Exclusive: UPS, FedEx warn they cannot carry ballots like U.S. Postal Service


  • World
  • Saturday, 15 Aug 2020

FILE PHOTO: The company logo for United Parcel Service (UPS), is displayed on a screen at the New York Stock Exchange (NYSE) in New York, U.S., October 22, 2019. REUTERS/Brendan McDermid/File Photo

LOS ANGELES (Reuters) - United Parcel Service and FedEx on Friday shot down social media calls that they step in to deliver mail-in ballots from the U.S. Postal Service, which is warning states of potentially "significant" delays.

"State ballots must be postmarked to be considered valid and only the USPS has lawful postmarking status. Therefore UPS, FedEx and other private parties cannot technically be involved in shipping ballots," UPS told Reuters in a statement.

"FedEx does accept individual ballots, and we advise that customers planning to return their ballots via FedEx should closely review their state's guidelines on absentee voting and deadlines for ballots or related election documents," FedEx said.

Republican President Donald Trump on Thursday said he opposed providing funds for the struggling Postal Service for mail voting, which is expected to surge to 50% as the coronavirus pandemic rages ahead of the Nov. 3 presidential election.
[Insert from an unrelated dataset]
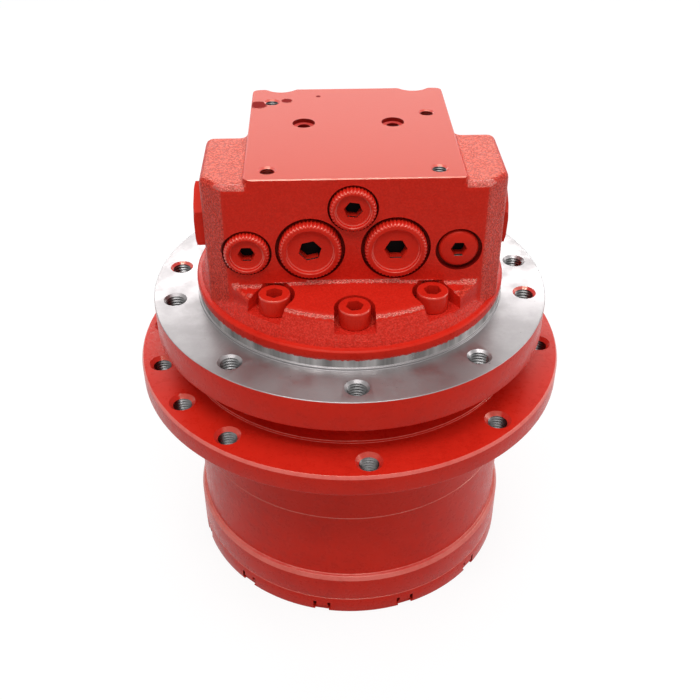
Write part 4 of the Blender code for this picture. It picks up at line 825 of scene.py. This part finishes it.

The Postal Service said on Friday it has written to 46 states and the District of Columbia warning there is a significant risk voters will not have enough time to complete and return their ballots.

In a viral Twitter post https://twitter.com/djrothkopf/status/1294112165436313601?s=20 on Thursday, author and radio host David Rothkopf said there was a "big opportunity" for UPS and FedEx to deliver ballots for free. "You'll overnight become the most beloved and respected organization in America," he wrote.

Various laws and regulations for the most part prohibit private delivery companies from handling mail-in and absentee ballots, the companies and experts told Reuters. Exceptions include deliveries deemed "extremely urgent" by statute and deliveries on the day of and afternoon prior to election day.

In some states, collection would be prohibited because it would be considered "ballot harvesting," said Tammy Patrick, a former Arizona election official and senior advisor to the Democracy Fund foundation.

There are other hurdles that those companies, already coping with a pandemic-related surge in e-commerce shipments, would have to overcome.

For example, the Postal Service touches every U.S. mailbox six days a week. Private companies visit only when they have a delivery or an pre-arranged pickup - and they do not have blanket coverage in rural areas.

Amazon.com's upstart delivery service has also been floated as an alternative. That service does not do residential pickups.

Representatives from Amazon and the Postal Service did not immediately respond to requests for comment.

"Establishing a protocol of how they would collect the ballots would be a challenge," Patrick said.

Domestic costs would skyrocket since delivery firms charge significantly more for deliveries than the price of a 55-cent stamp, which is the cost to return many ballots.

And, international costs would be "astronomical," Patrick said.